His reaction to interest from First Entertainment ...
AD: Can I be honest? I had no idea. I wasn't gonna take it. I was, like, "Credit union? That doesn't fit the AD brand." Once I learned more about First Entertainment and what you guys stood for, I thought, It fits perfectly with what I'm trying to do in the community as well. Coming into the NBA at a young age, 19, getting millions of dollars, you kind of figure out how to save money and how to budget, how to spend. That's what FIrst Entertainment is about, so it was a no-brainer to me after I kind of got the backdrop of it.
His thought process when considering brand affiliations ...
AD: It's all about the AD brand. I think when I'm looking at partnerships or endorsements or deals, I want them to fit me and my brand. I don't want to do anything, no matter what it is, for the amount of money or just if it's going to be a national thing. I want it to fit me, and I want to feel comfortable doing it because if it fits me and I'm comfortable doing it, I can get more into it if I'm passionate about it. So I don't want to do anything just because.
Maybe five years ago, I did this one commercial that I kind of regret. I had a wig on. From that day, I would never do anything that I don't want to do again. It paid well, but after it came out, it was, like, I got a lot of heat on it. It was bad. So I have to look at it and I see, does this fit with what I'm trying to identify as my brand? If it does, I look more into it. And if I'm really passionate about it, then it's right.
Anthony's partnership with First Entertainment will include a financial literacy initiative for school-aged kids across the Los Angeles area. (Vivien Killilea/Getty Images for First Entertainment)
How he takes care of his money ...
AD: Well, I have a good team around me. The first thing I did was get a financial advisor. My parents do a great job of telling me or giving their opinion of what I should or shouldn't buy. I'm a big car guy. I love cars. My mom really don't care. Get her excited, oh have fun, spend your money, it's your life. Fathers, on the other hand ... I'm, like, "I wanna get that new car, I'm about to get this Lamborghini truck." And he's, like, “Aaah no. You have seven cars already.” I'm, like, “I've got enough money, I'm gonna buy a car.”
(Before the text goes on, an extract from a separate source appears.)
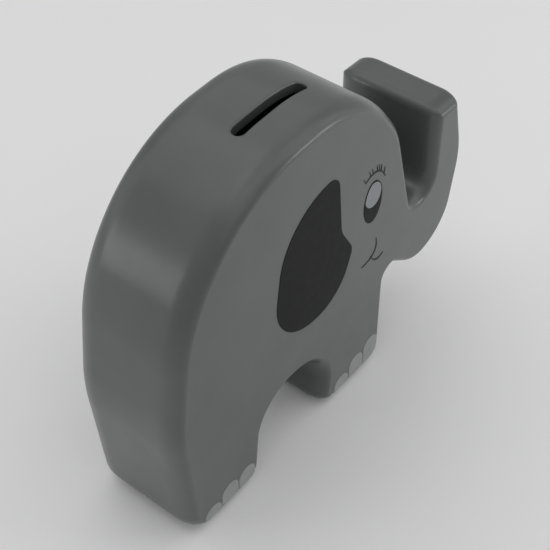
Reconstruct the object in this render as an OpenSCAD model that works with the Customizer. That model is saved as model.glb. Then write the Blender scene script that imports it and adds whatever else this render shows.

But that's when you have a great team around you that's, like, “Nah, let's pump the brakes.” I think cars have been the thing that I've spent a lot of money on. But like I said, my parents, my financial advisor, my family has kind of been there and been that anchor, like, let's pull back, you don't need that. And if you don't have people like that in your life, you can kind of go crazy and spend millions of dollars on unnecessary things.
Where he saves ...
AD: Everything else. If it's not a car, I'm, like, nah. Because my thing I look at is life after basketball. You're not gonna play this game for a long time. I wanna be able to put myself in a position for my future where I can sit around and maybe do nothing for the rest of my career. When you finish when you're 35, 40 years old, you got another 40, 50 years to live. Now what are you gonna do with this time if you don't save your money? So everything else, I save, I don't spend at all.
His own financial advice ...
AD: The biggest thing for me that I had to learn is to say no. The first time I told my mom no, the first time I told her no, I looked at her face. It was staggering for me, but she got over it after a couple hours. I was, like, Oh she's good. Now, it's easy. Now she's, like, "Hey, son," and I'm, like, "No." I know she'll get over it. The thing is, you have to say no. And it's tough, especially with your family. You come in and you think of all the people that helped you along the way.
And when they come to you about a business proposal, they wanna start this company or go into business, this, that and the third, you think about those things. And so it's kind of harder for you to say no. And for me, when I told my mom no, anybody else, I'm not even worried. I don't care how you feel. I think that's the biggest thing. Once you learn how to say no to people and feel good about it, and know it's in the best interest for you, then you'll be fine.
AD's announcement was attended by Lakers past and present, including Hall of Famer James Worthy. (Vivien Killilea/Getty Images for First Entertainment)
How his partnership with First Entertainment fits with his off-the-court portfolio ...
AD: It fits perfectly. What you guys stand for and trying to have a lot of people who might not have the resources to learn about financial literacy, I'm trying to do the same thing. I've been blessed to be in a position to make a lot of money at a young age. But if I didn't have the NBA and my family and my friends and my financial advisor to tell me the things I needed to know about money, I could've probably bought 50 Lamborghini trucks by now. So being able to have those people in place and partner with First Entertainment, who's on the same path and doing the same things that I'm trying to do in the community, and reach people who don't really know a lot about financial literacy, it was easy for me to partner and do that.
His ad campaign with First Entertainment ...
AD: When I saw the creative, I knew it was going to be pretty dope. My team and my agency talked to me about, and you guys kind of gave us a lot of leeway and stuff to, like, let this be you. You guys were filming it, but we don't wanna have too much say with the creative. This is the idea that we want, but we want you to be yourself, to make it as authentic as possible. And I appreciate that. I get to show my personality, my side. And the whole time we were filming, it was me. I could be myself and not wear wigs and all that. The whole time felt it was dope, and I knew it was going to come out great and be very, very perfect.